* begin Data shown *

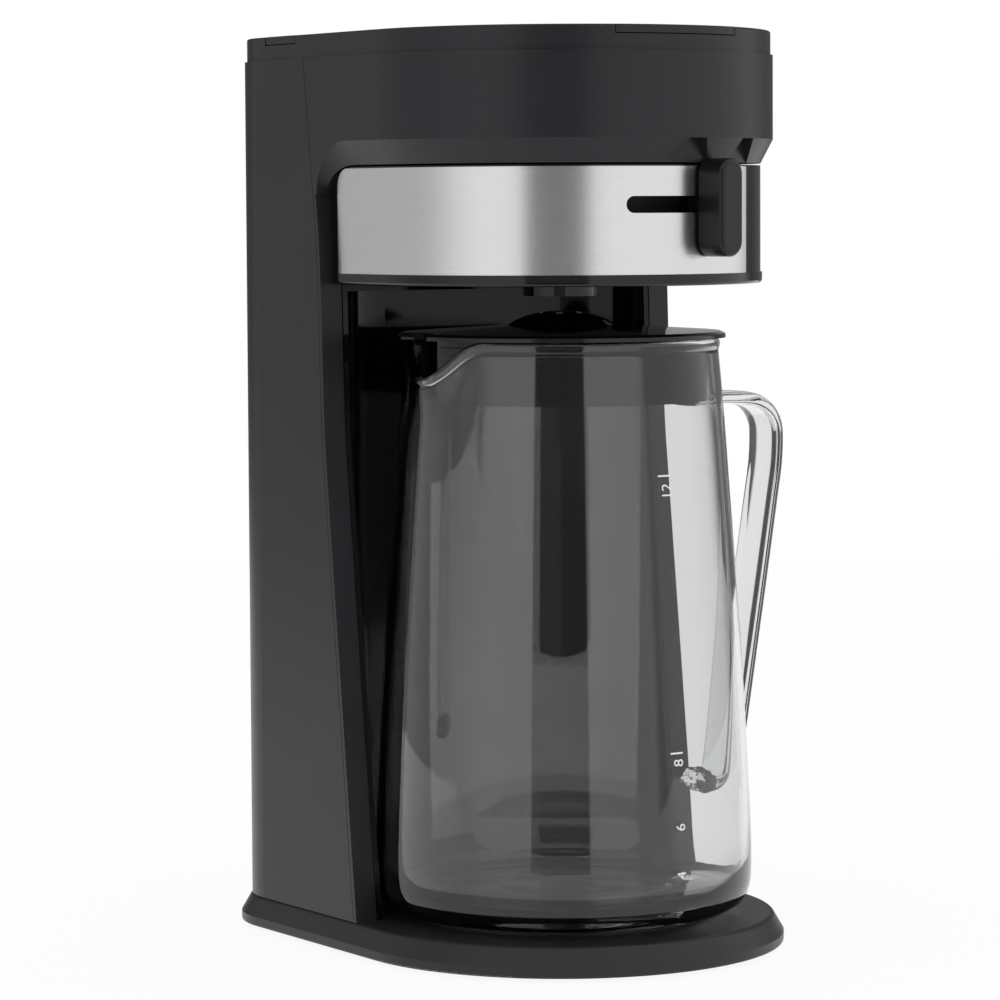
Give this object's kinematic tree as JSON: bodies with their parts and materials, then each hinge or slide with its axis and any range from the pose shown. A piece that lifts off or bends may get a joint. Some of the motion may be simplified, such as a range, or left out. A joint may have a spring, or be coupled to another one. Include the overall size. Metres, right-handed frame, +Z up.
{
  "type": "iced coffee maker",
  "caption": "countertop iced coffee maker with a round-fronted tower, flip-up tank lid, steel-faced steeping drawer with a strength lever, and a glass jug with cap on the base",
  "frame": {"origin": "on the table at the foot under the middle of the base, 23 mm behind the brewing axis", "axes": "+X to the right as seen from the front, -Y to the front, +Z up"},
  "size_m": [0.1978, 0.2294, 0.371],
  "materials": {
    "base_satin": "satin moulded, charcoal black",
    "cover_black": "fine moulded texture",
    "foot_rubber": "matt rubber",
    "screw_zinc": "zinc plated",
    "housing_satin": "satin moulded, charcoal black",
    "head_satin": "satin moulded, charcoal black",
    "liner_gloss": "gloss black",
    "bay_black": "moulded black",
    "frame_satin": "satin moulded, charcoal black",
    "lid_satin": "satin moulded, charcoal black",
    "rod_steel": "drawn steel",
    "seal_silicone": "grey silicone",
    "tank_grey": "natural moulded polypropylene, grey",
    "valve_white": "moulded acetal",
    "block_aluminium": "extruded",
    "element_steel": "heat-tinted sheath",
    "saddle_steel": "pressed, zinc plated",
    "thermostat_ceramic": "phenolic and steel",
    "hose_silicone": "translucent silicone",
    "spray_white": "moulded polypropylene",
    "drawer_gloss": "gloss black",
    "facing_steel": "vertical brushing",
    "basket_grey": "moulded dark grey",
    "filter_steel": "perforated",
    "pivot_black": "moulded",
    "gate_white": "moulded acetal",
    "lever_satin": "satin moulded, black",
    "jug_glass": "clear glass",
    "cap_black": "gloss black",
    "gasket_silicone": "black silicone",
    "bezel_satin": "satin moulded",
    "button_satin": "satin moulded, dark grey",
    "switch_black": "moulded",
    "lens_amber": "tinted clear",
    "gland_rubber": "matt rubber"
  },
  "bodies": {
    "housing": {"base_shell": "base_satin", "base_cover": "cover_black", "base_feet": "foot_rubber", "cover_screws": "screw_zinc", "rear_housing": "housing_satin", "head_shell": "head_satin", "cavity_liner": "liner_gloss", "bay_liner": "bay_black", "drawer_rails": "bay_black", "top_frame": "frame_satin", "lid_hinge_rod": "rod_steel", "water_tank": "tank_grey", "tank_well": "tank_grey", "tank_valve": "valve_white", "heater_block": "block_aluminium", "heater_element": "element_steel", "heater_saddle": "saddle_steel", "thermostat": "thermostat_ceramic", "inlet_hose": "hose_silicone", "riser_hose": "hose_silicone", "spray_head": "spray_white", "button_bezel": "bezel_satin", "power_switch": "switch_black", "pilot_lens": "lens_amber", "cord_gland": "gland_rubber"},
    "lid": {"reservoir_lid": "lid_satin", "lid_seal": "seal_silicone"},
    "drawer": {"drawer_body": "drawer_gloss", "drawer_facing": "facing_steel", "steeping_basket": "basket_grey", "filter_disc": "filter_steel", "lever_pivot": "pivot_black"},
    "lever": {"strength_lever": "lever_satin", "flow_gate": "gate_white"},
    "jug": {"glass_jug": "jug_glass"},
    "jug_cap": {"jug_lid": "cap_black", "jug_lid_gasket": "gasket_silicone"},
    "button": {"power_button": "button_satin"}
  },
  "joints": [
    {"name": "lid_hinge", "type": "hinge", "parent": "housing", "child": "lid", "pos_m": [0, 0.0645, 0.3694], "axis": [-1, 0, 0], "range_deg": [0, 80]},
    {"name": "drawer_slide", "type": "slide", "parent": "housing", "child": "drawer", "axis": [0, -1, 0], "range_m": [0, 0.15]},
    {"name": "lever_turn", "type": "hinge", "parent": "drawer", "child": "lever", "pos_m": [0, -0.023, 0.3], "axis": [0, 0, 1], "range_deg": [-22, 0]},
    {"name": "jug_slide", "type": "slide", "parent": "housing", "child": "jug", "axis": [0, -1, 0], "range_m": [0, 0.18]},
    {"name": "jug_lid_turn", "type": "hinge", "parent": "jug", "child": "jug_cap", "pos_m": [0, -0.024, 0.25], "axis": [0, 0, 1], "range_deg": [0, 90]},
    {"name": "power_button", "type": "slide", "parent": "housing", "child": "button", "axis": [-1, 0, 0], "range_m": [0, 0.002], "stiffness_N_per_m": 800}
  ]
}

* end Data shown *

▸ **Work to do**
The data above must be returned in full, exactly as written.

▸ **Written solution**
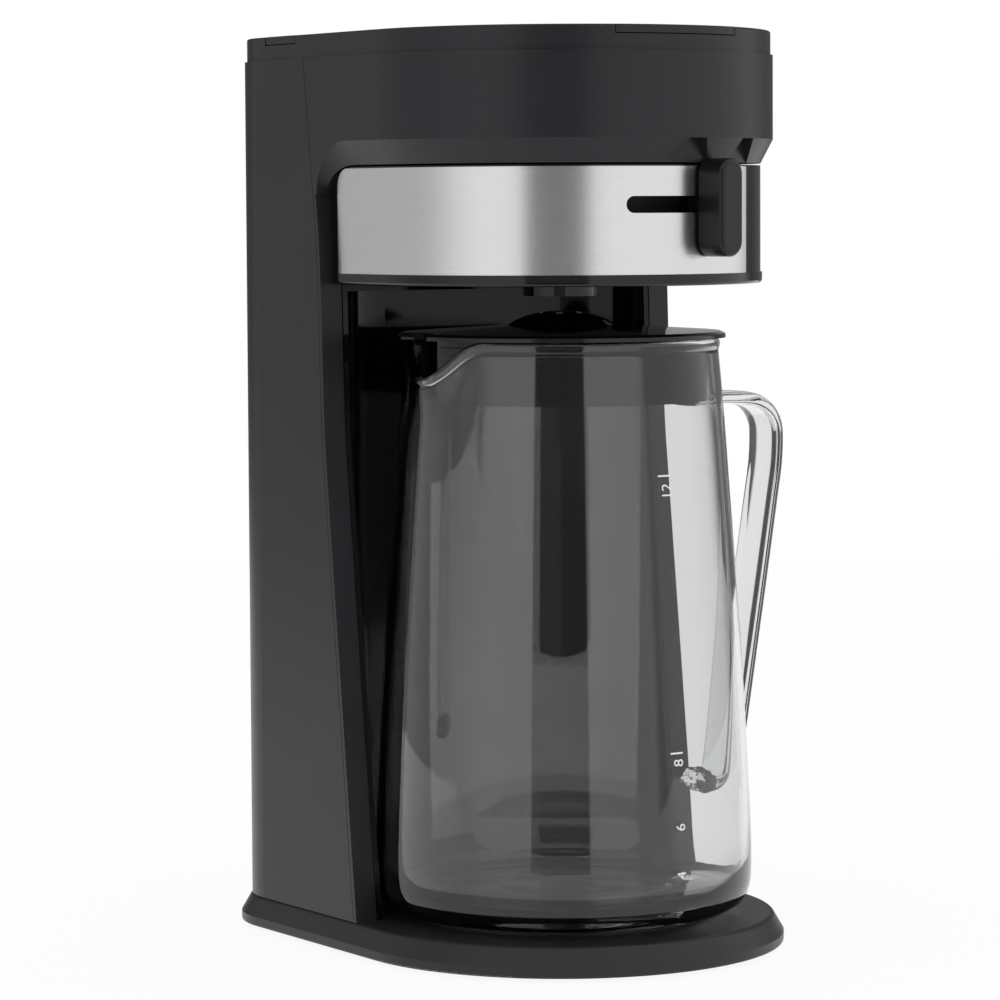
Give this object's kinematic tree as JSON: bodies with their parts and materials, then each hinge or slide with its axis and any range from the pose shown. A piece that lifts off or bends may get a joint. Some of the motion may be simplified, such as a range, or left out. A joint may have a spring, or be coupled to another one. Include the overall size. Metres, right-handed frame, +Z up.
{
  "type": "iced coffee maker",
  "caption": "countertop iced coffee maker with a round-fronted tower, flip-up tank lid, steel-faced steeping drawer with a strength lever, and a glass jug with cap on the base",
  "frame": {"origin": "on the table at the foot under the middle of the base, 23 mm behind the brewing axis", "axes": "+X to the right as seen from the front, -Y to the front, +Z up"},
  "size_m": [0.1978, 0.2294, 0.371],
  "materials": {
    "base_satin": "satin moulded, charcoal black",
    "cover_black": "fine moulded texture",
    "foot_rubber": "matt rubber",
    "screw_zinc": "zinc plated",
    "housing_satin": "satin moulded, charcoal black",
    "head_satin": "satin moulded, charcoal black",
    "liner_gloss": "gloss black",
    "bay_black": "moulded black",
    "frame_satin": "satin moulded, charcoal black",
    "lid_satin": "satin moulded, charcoal black",
    "rod_steel": "drawn steel",
    "seal_silicone": "grey silicone",
    "tank_grey": "natural moulded polypropylene, grey",
    "valve_white": "moulded acetal",
    "block_aluminium": "extruded",
    "element_steel": "heat-tinted sheath",
    "saddle_steel": "pressed, zinc plated",
    "thermostat_ceramic": "phenolic and steel",
    "hose_silicone": "translucent silicone",
    "spray_white": "moulded polypropylene",
    "drawer_gloss": "gloss black",
    "facing_steel": "vertical brushing",
    "basket_grey": "moulded dark grey",
    "filter_steel": "perforated",
    "pivot_black": "moulded",
    "gate_white": "moulded acetal",
    "lever_satin": "satin moulded, black",
    "jug_glass": "clear glass",
    "cap_black": "gloss black",
    "gasket_silicone": "black silicone",
    "bezel_satin": "satin moulded",
    "button_satin": "satin moulded, dark grey",
    "switch_black": "moulded",
    "lens_amber": "tinted clear",
    "gland_rubber": "matt rubber"
  },
  "bodies": {
    "housing": {"base_shell": "base_satin", "base_cover": "cover_black", "base_feet": "foot_rubber", "cover_screws": "screw_zinc", "rear_housing": "housing_satin", "head_shell": "head_satin", "cavity_liner": "liner_gloss", "bay_liner": "bay_black", "drawer_rails": "bay_black", "top_frame": "frame_satin", "lid_hinge_rod": "rod_steel", "water_tank": "tank_grey", "tank_well": "tank_grey", "tank_valve": "valve_white", "heater_block": "block_aluminium", "heater_element": "element_steel", "heater_saddle": "saddle_steel", "thermostat": "thermostat_ceramic", "inlet_hose": "hose_silicone", "riser_hose": "hose_silicone", "spray_head": "spray_white", "button_bezel": "bezel_satin", "power_switch": "switch_black", "pilot_lens": "lens_amber", "cord_gland": "gland_rubber"},
    "lid": {"reservoir_lid": "lid_satin", "lid_seal": "seal_silicone"},
    "drawer": {"drawer_body": "drawer_gloss", "drawer_facing": "facing_steel", "steeping_basket": "basket_grey", "filter_disc": "filter_steel", "lever_pivot": "pivot_black"},
    "lever": {"strength_lever": "lever_satin", "flow_gate": "gate_white"},
    "jug": {"glass_jug": "jug_glass"},
    "jug_cap": {"jug_lid": "cap_black", "jug_lid_gasket": "gasket_silicone"},
    "button": {"power_button": "button_satin"}
  },
  "joints": [
    {"name": "lid_hinge", "type": "hinge", "parent": "housing", "child": "lid", "pos_m": [0, 0.0645, 0.3694], "axis": [-1, 0, 0], "range_deg": [0, 80]},
    {"name": "drawer_slide", "type": "slide", "parent": "housing", "child": "drawer", "axis": [0, -1, 0], "range_m": [0, 0.15]},
    {"name": "lever_turn", "type": "hinge", "parent": "drawer", "child": "lever", "pos_m": [0, -0.023, 0.3], "axis": [0, 0, 1], "range_deg": [-22, 0]},
    {"name": "jug_slide", "type": "slide", "parent": "housing", "child": "jug", "axis": [0, -1, 0], "range_m": [0, 0.18]},
    {"name": "jug_lid_turn", "type": "hinge", "parent": "jug", "child": "jug_cap", "pos_m": [0, -0.024, 0.25], "axis": [0, 0, 1], "range_deg": [0, 90]},
    {"name": "power_button", "type": "slide", "parent": "housing", "child": "button", "axis": [-1, 0, 0], "range_m": [0, 0.002], "stiffness_N_per_m": 800}
  ]
}